If some of the subway lines are running at or over capacity, maybe it would be more economical to spread the ridership throughout the day rather than upgrade signals and trains for rush-hour service.
Scott E, peak pricing on mass transit disproportionally affects lower and middle-income commuters whose jobs don’t allow flexibility around hours.
Does it? I would think just the opposite. It’s the lower-income workers who have to work the “graveyard shifts”. And in retail (at least from my own limited experience) the shifts are generally 7-3, 12-8, and 3-close. Other than the 7am start, the rest are off-peak. Plus, city-dwellers who don’t have cars and rely on subways for non-commuting travel (grocery shopping, doctor visits, weekend recreation) also would be off-peak.

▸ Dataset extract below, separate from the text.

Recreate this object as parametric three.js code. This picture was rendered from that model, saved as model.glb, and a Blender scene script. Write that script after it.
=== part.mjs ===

Notice that I also included bridges and tunnels in my comment. That’s inching towards congesting pricing, I know, but it could be marketed as a solution for bridge and tunnel congestion, not overall city congestion.
Ben, Is it possible that the State government is doing this temporary fix, in hopes that when they do audit the MTA, they will be able to root out the redundancies/inefficiencies/corruption through an audit, therefore being able to save enough money through structural reorganization of the MTA to permanently fix the MTA’s budget problems, or at least significantly reduce them before coming up with a permanent solution?
How exactly would a 4% fare hike work? Cutting the bonus to 10% from 15? That would make the effective fare $1.82 rather than $1.74… about a 4.5% increase.
It would be a fare hike that amounts of 4 percent total with various fares going up more or less than 4 percent so the numbers work out.